Almost 65% of what Dhingra produces is shipped to the US while 30% goes to Europe and UK. In the first five months this year, apparel exports to the US increased by almost 20% year-on-year to $ 1.5 billion. The sector’s sentiment is now wobbly because the US and the European Union together account for more than 70% of its exports.
“If US goes into a recession again, others like Europe will follow suit,” said D K Nair, secretary-general of the Confederation of Indian Textile Industries.
“It is the single largest export market for India accounting for a third of all exports from here. So a slowdown there will have a substantial impact at a time when things had just begun to look up.”
With overall revenues of $ 55 billion (R247,500 crore), a third of which is accounted for by exports, garments and textiles make up for 12% of India’s exports and 4% of India’s gross domestic product (GDP).
Optimism had surged in the sector after old-world export quotas were abolished in 2005 in developed markets. But that turned out to be a story that flattered to deceive because affluent buyers of that time could be indebted or jobless citizens now with less money to buy Indian clothes.
The government had then set an ambitious export target of $ 50 billion by 2010. Less than half of that has been achieved, although industry officials blame that not just on the global economic crisis.
They say India also needs to diversify into more lucrative products.
With India emerging as the hub for small car manufacturing around the world, car exports have witnessed a quantum jump since 2007-08.
While Maruti and Hyundai, the two big players in the country, are also the biggest exporters of cars, others such as Nissan and Ford have also joined the bandwagon, betting on India’s cost-effective engineers.
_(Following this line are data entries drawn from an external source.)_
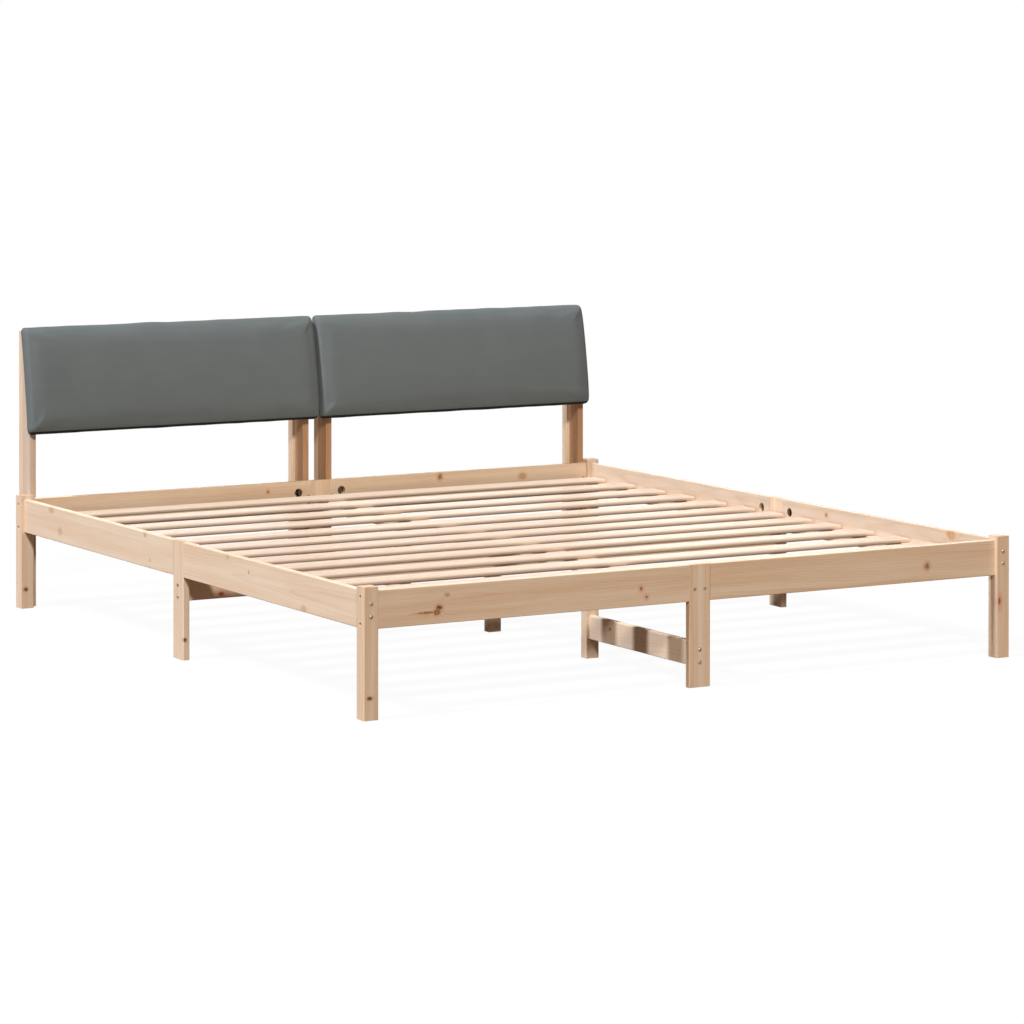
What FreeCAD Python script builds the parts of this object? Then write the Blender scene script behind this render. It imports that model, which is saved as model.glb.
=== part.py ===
# Double bed frame in solid pine with a two-part upholstered headboard, in millimetres.
#
# The frame stands with +Z up and its foot end towards -Y. The origin is on the floor, under the
# middle of the whole bed with its headboard. Two-part rails run between the corner legs and a
# middle leg on each side. Ledgers on the side rails and a centre beam on three posts carry the
# slats. Behind the head rail stand four pairs of a square upright and a tapered board. The leaning
# front edges of the boards carry the two padded panels.

import FreeCAD, Part
import math
import os
import Sketcher

Vector = FreeCAD.Vector
LEFT, RIGHT = -1, 1
FOOT, HEAD = -1, 1
SIDE_NAMES = {LEFT: "left", RIGHT: "right"}
END_NAMES = {FOOT: "foot", HEAD: "head"}

doc = FreeCAD.newDocument("bed_frame")

# Driving sizes. Heights are taken from the floor, widths along X and depths along Y.

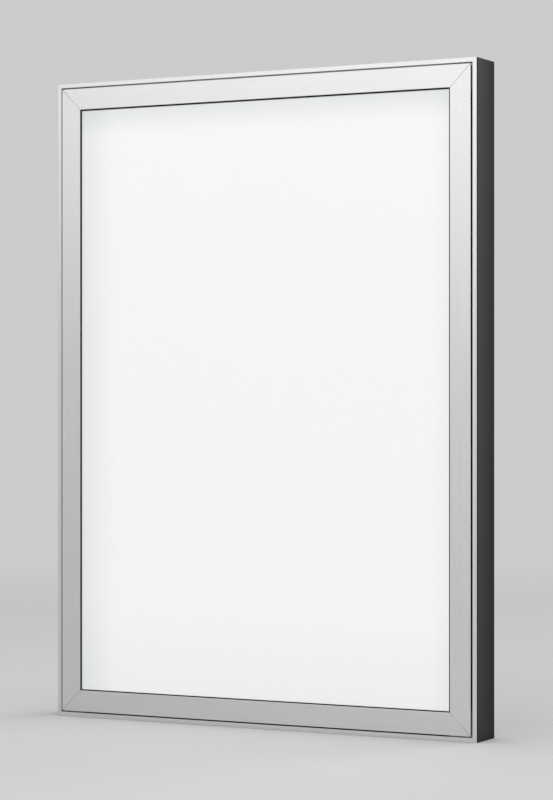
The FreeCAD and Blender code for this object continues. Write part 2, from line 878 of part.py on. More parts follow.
def foam_tape():
    """Four strips of foam tape between the diffuser and the base rails' webs."""
    outer, width = size.tape_outer_inset, size.tape_width
    across = size.frame_width - outer * 2
    up = size.frame_height - (outer + width + size.tape_end_gap) * 2
    low, high = outer + width / 2, size.frame_height - outer - width / 2
    left, right = -half_width + outer + width / 2, half_width - outer - width / 2
    strips = [rectangle(dim(0), z, across, width) for z in (low, high)]
    strips += [rectangle(x, half_height, width, up) for x in (left, right)]
    body = new_body("diffuser_foam_tape")
    body.AllowCompound = True
    pad_back(body, "Strips", diffuser_back, size.web_front - diffuser_back, strips)


# ---------------------------------------------------------------- corner keys and screws


def corner_key(label, inset, width, leg, front, thickness, node=True):
    """An L-shaped key in a corner's frame, with a leg along each rail."""
    low, high, end = inset, inset + width, inset + leg
    outline = [(low, low), (end, low), (end, high), (high, high), (high, end), (low, end)]
    body = new_body(label, node)
    pad_back(body, "Key", front, thickness, [outline])
    return body


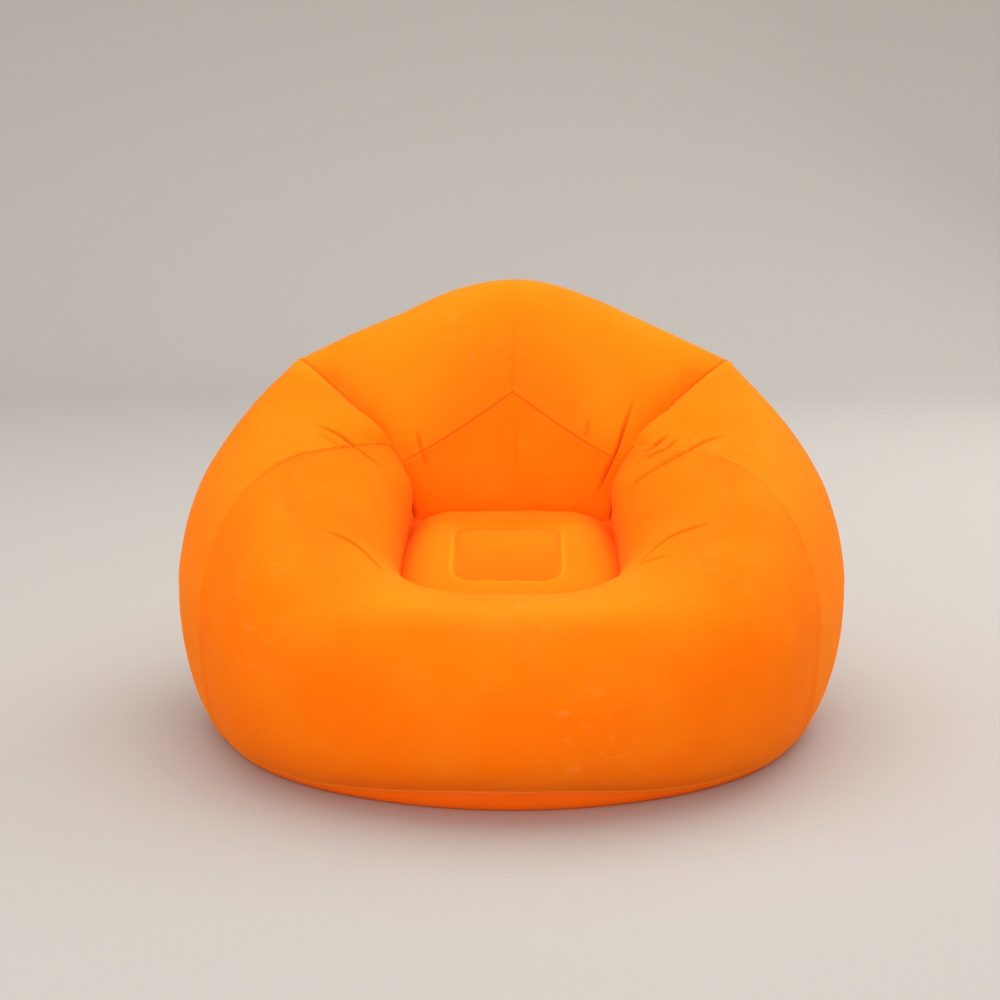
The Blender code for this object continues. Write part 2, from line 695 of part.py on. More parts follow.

But Europe’s lingering downturn is a speed breaker.
Hyundai’s export volumes dipped by over 18% in 2010-11 to 233,069 units while Maruti’s slipped 7%.
For both, Europe is the single largest export destination. Though India’s home market is the bigger story, manufacturers are nurturing markets in South East Asia, Latin America and Africa to boost exports.
“It was because of our diversification efforts that we were able to restrict our decline in car exports last year,” said Mayank Pareek, managing executive officer (marketing and sales), Maruti Suzuki India Ltd. “Almost 45% of our cars are exported to Europe and demand there remains very sluggish. This year, we will be very happy to maintain the level we achieved last year.”
The story is somewhat different in the information technology sector led by companies such as Tata Consultancy Services (TCS) and Infosys. There is more caution than pessimism because IT work often involves cost-cutting or boosting of efficiency, which corporate customers do even in recessions.
However, uncertainties typically delay spending related to future plans. Europe and US, which account for 90% of India’s IT and BPO (business process outsourcing) exports, are highly vulnerable at the moment.
“We are watchful of the evolving global situation but do not see any changes in the business demand environment in North America and Europe,” said N Chandrasekaran, CEO of industry leader TCS.
Happily for the IT industry, the shock of 2008 had made them look for new markets. Asia-Pacific and Latin America contribute insignificant shares to IT firms’ revenues but the industry is working hard to develop them.
“We were able to react very quickly in the past (2008) when the recession happened. Those responses are still fresh in our memory and I believe that the industry will be able to withstand another downturn,” said S “Kris” Gopalakrishnan, CEO of Infosys.
TK Kurien, CEO (IT business), Wipro said clients seeking to adapt to new circumstances could look to IT companies for help.
“Innovation will be key and companies need to come up with cost optimisation solutions to stay relevant,” said Kumar Parakala, chief operating officer for India at consulting firm KPMG.
Amid such caution, a tinge of rose is seen in the gem and jewellery sector. The biggest markets for India’s gems and jewels are in the petroleum-rich Middle East, where high oil prices sustain consumer demand.
Gems & jewellery exports from India grew by a handsome 47% to $43.14 billion (R195,290 crore) in 2010-11. The sector may suffer a little but companies believe a surge in gold and diamond prices could keep financial growth high, as each item fetches a higher price, even if profit margins stay stable or lower.
Mehul Choksi, chairman and managing director of Gitanjali Jewels, said despite the global crisis, the industry expects 15 to 20% growth in the current fiscal year.
“However, volume-wise we may see marginal impact,” he said.
Not just the oil-rich Gulf, China and Japan are also counted among the hot markets for gems and jewellery.
The sheikhdoms of the United Arab Emirates account for as much as 47% of India’s gems and jewellery exports, followed by Hong Kong that has a 22% share. However, crisis-hit United States is the third largest importer with 11% share.
“Until now we have not seen any impact on our order and expect demand to be stable going forward,” said Anand Shah, director of Mumbai-based Ansa Jewellery, which makes high-end jewels for advanced markets.
The silver lining could be in gold items and software may weather a hard punch, but India’s export story is certainly vulnerable, as US and eurozone economies count the after-effects of borrowing too much to spend on goodies.